Arsenal fans on social media have hit back at the narrative in the only way they know how: by embracing the underdog tag. “Let them count us out. It’s better that way,” wrote one supporter, in a comment that quickly became one of the most shared responses to the wave of PSG memes. It is the kind of defiant optimism that has defined this Arsenal fanbase all season, mocked for 22 years without a title, mocked as bottlers, and now mocked as the team nobody wants to win in Budapest.
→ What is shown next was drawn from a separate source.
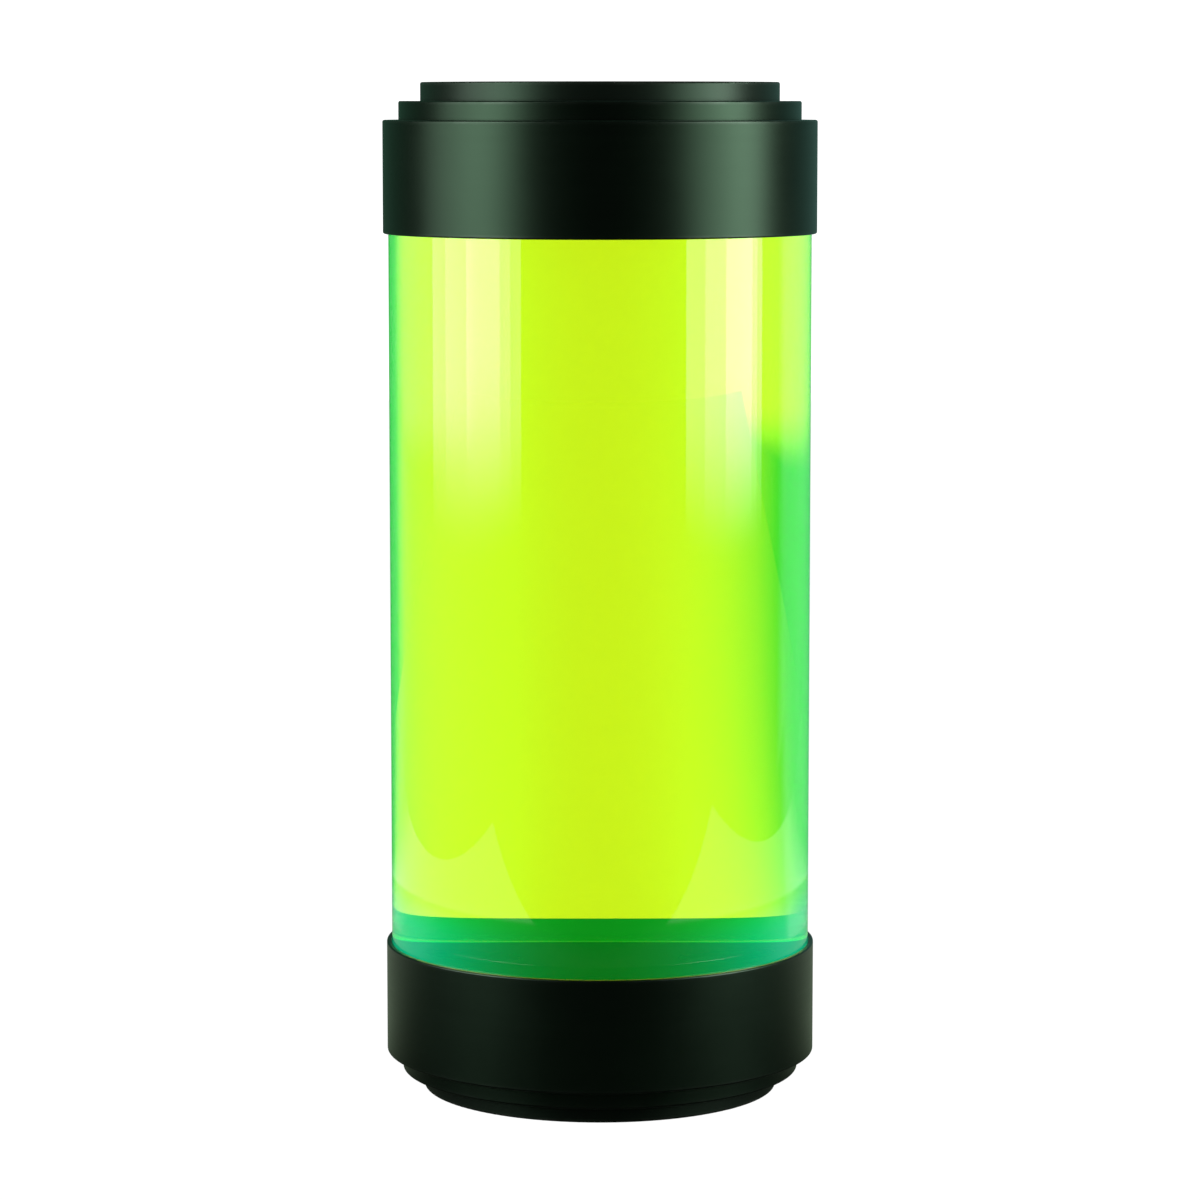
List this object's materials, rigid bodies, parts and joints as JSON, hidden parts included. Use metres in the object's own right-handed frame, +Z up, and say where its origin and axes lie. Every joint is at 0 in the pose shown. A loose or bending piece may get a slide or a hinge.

On May 30, Arsenal will be where PSG found themselves at the end of last season, probably the most successful team in Europe not to have lifted the Champions League, the sheer weight of an expectant fanbase threatening to drag them down. Last season, they lost both legs of the semi-final to PSG. This time they are in the final.
PSG are favourites at 7/10. Arsenal are 13/10. The memes have made their choice. Kick-off at the Puskás Aréna is 5 pm BST on Saturday, 30 May. Arsenal fans have a simple message for the rest of the internet—see you in Budapest.